The correction specification specifies that the approximation will be corrected to match truth data, either matching truth values in the case of zeroth_order matching, matching truth values and gradients in the case of first_order matching, or matching truth values, gradients, and Hessians in the case of second_order matching. For additive and multiplicative corrections, the correction is local in that the truth data is matched at a single point, typically the center of the approximation region. The additive correction adds a scalar offset (zeroth_order), a linear function (first_order), or a quadratic function (second_order) to the approximation to match the truth data at the point, and the multiplicative correction multiplies the approximation by a scalar (zeroth_order), a linear function (first_order), or a quadratic function (second_order) to match the truth data at the point. The additive first_order case is due to[57] and the multiplicative first_order case is commonly known as beta correction[40]. For the combined correction, the use of both additive and multiplicative corrections allows the satisfaction of an additional matching condition, typically the truth function values at the previous correction point (e.g., the center of the previous trust region). The combined correction is then a multipoint correction, as opposed to the local additive and multiplicative corrections. Each of these correction capabilities is described in detail in[22].

The correction factors force the surrogate models to match the true function values and possibly true function derivatives at the center point of each trust region. Currently, Dakota supports either zeroth-, first-, or second-order accurate correction methods, each of which can be applied using either an additive, multiplicative, or combined correction function. For each of these correction approaches, the correction is applied to the surrogate model and the corrected model is then interfaced with whatever algorithm is being employed. The default behavior is that no correction factor is applied.

The simplest correction approaches are those that enforce consistency in function values between the surrogate and original models at a single point in parameter space through use of a simple scalar offset or scaling applied to the surrogate model. First-order corrections such as the first-order multiplicative correction (also known as beta correction[14]) and the first-order additive correction[57] also enforce consistency in the gradients and provide a much more substantial correction capability that is sufficient for ensuring provable convergence in SBO algorithms.
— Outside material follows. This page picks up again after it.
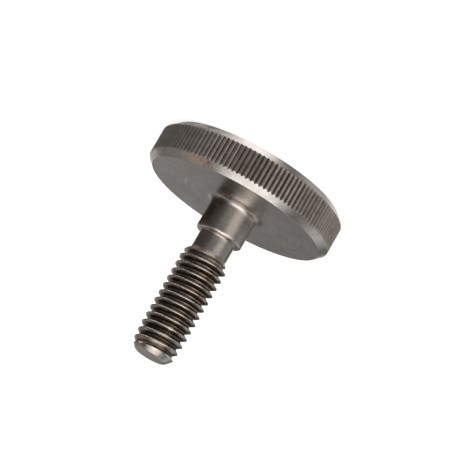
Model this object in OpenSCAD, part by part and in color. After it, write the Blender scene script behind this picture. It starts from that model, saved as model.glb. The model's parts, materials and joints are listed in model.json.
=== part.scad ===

SBO convergence rates can be further accelerated through the use of second-order corrections which also enforce consistency in the Hessians[22], where the second-order information may involve analytic, finite-difference, or quasi-Newton Hessians.

Correcting surrogate models with additive corrections involves

\begin{equation} \hat{f_{hi_{\alpha}}}({\bf x}) = f_{lo}({\bf x}) + \alpha({\bf x}) \end{equation}

where multifidelity notation has been adopted for clarity. For multiplicative approaches, corrections take the form

\begin{equation} \hat{f_{hi_{\beta}}}({\bf x}) = f_{lo}({\bf x}) \beta({\bf x}) \end{equation}

where, for local corrections, $\alpha({\bf x})$ and $\beta({\bf x})$ are first or second-order Taylor series approximations to the exact correction functions:

\begin{eqnarray} \alpha({\bf x}) & = & A({\bf x_c}) + \nabla A({\bf x_c})^T ({\bf x} - {\bf x_c}) + \frac{1}{2} ({\bf x} - {\bf x_c})^T \nabla^2 A({\bf x_c}) ({\bf x} - {\bf x_c}) \\ \beta({\bf x}) & = & B({\bf x_c}) + \nabla B({\bf x_c})^T ({\bf x} - {\bf x_c}) + \frac{1}{2} ({\bf x} - {\bf x_c})^T \nabla^2 B({\bf x_c}) ({\bf x} - {\bf x_c}) \end{eqnarray}

where the exact correction functions are

\begin{eqnarray} A({\bf x}) & = & f_{hi}({\bf x}) - f_{lo}({\bf x}) \\ B({\bf x}) & = & \frac{f_{hi}({\bf x})}{f_{lo}({\bf x})} \end{eqnarray}

Refer to[22] for additional details on the derivations.

A combination of additive and multiplicative corrections can provide for additional flexibility in minimizing the impact of the correction away from the trust region center. In other words, both additive and multiplicative corrections can satisfy local consistency, but through the combination, global accuracy can be addressed as well. This involves a convex combination of the additive and multiplicative corrections:

\[ \hat{f_{hi_{\gamma}}}({\bf x}) = \gamma \hat{f_{hi_{\alpha}}}({\bf x}) + (1 - \gamma) \hat{f_{hi_{\beta}}}({\bf x}) \]

where $\gamma$ is calculated to satisfy an additional matching condition, such as matching values at the previous design iterate.

It should be noted that in both first order correction methods, the function $\hat{f}(x)$ matches the function value and gradients of $f_{t}(x)$ at $x=x_{c}$. This property is necessary in proving that the first order-corrected SBO algorithms are provably convergent to a local minimum of $f_{t}(x)$. However, the first order correction methods are significantly more expensive than the zeroth order correction methods, since the first order methods require computing both $\nabla f_{t}(x_{c})$ and $\nabla f_{s}(x_{c})$. When the SBO strategy is used with either of the zeroth order correction methods, or with no correction method, convergence is not guaranteed to a local minimum of $f_{t}(x)$. That is, the SBO strategy becomes a heuristic optimization algorithm. From a mathematical point of view this is undesirable, but as a practical matter, the heuristic variants of SBO are often effective in finding local minima.

Usage guidelines

  • Both the additive zeroth_order and multiplicative zeroth_order correction methods are "free" since they use values of $f_{t}(x_{c})$ that are normally computed by the SBO strategy.
  • The use of either the additive first_order method or the multiplicative first_order method does not necessarily improve the rate of convergence of the SBO algorithm.
  • When using the first order correction methods, the gradient-related response keywords must be modified to allow either analytic or numerical gradients to be computed. This provides the gradient data needed to compute the correction function.
  • For many computationally expensive engineering optimization problems, gradients often are too expensive to obtain or are discontinuous (or may not exist at all). In such cases the heuristic SBO algorithm has been an effective approach at identifying optimal designs[35].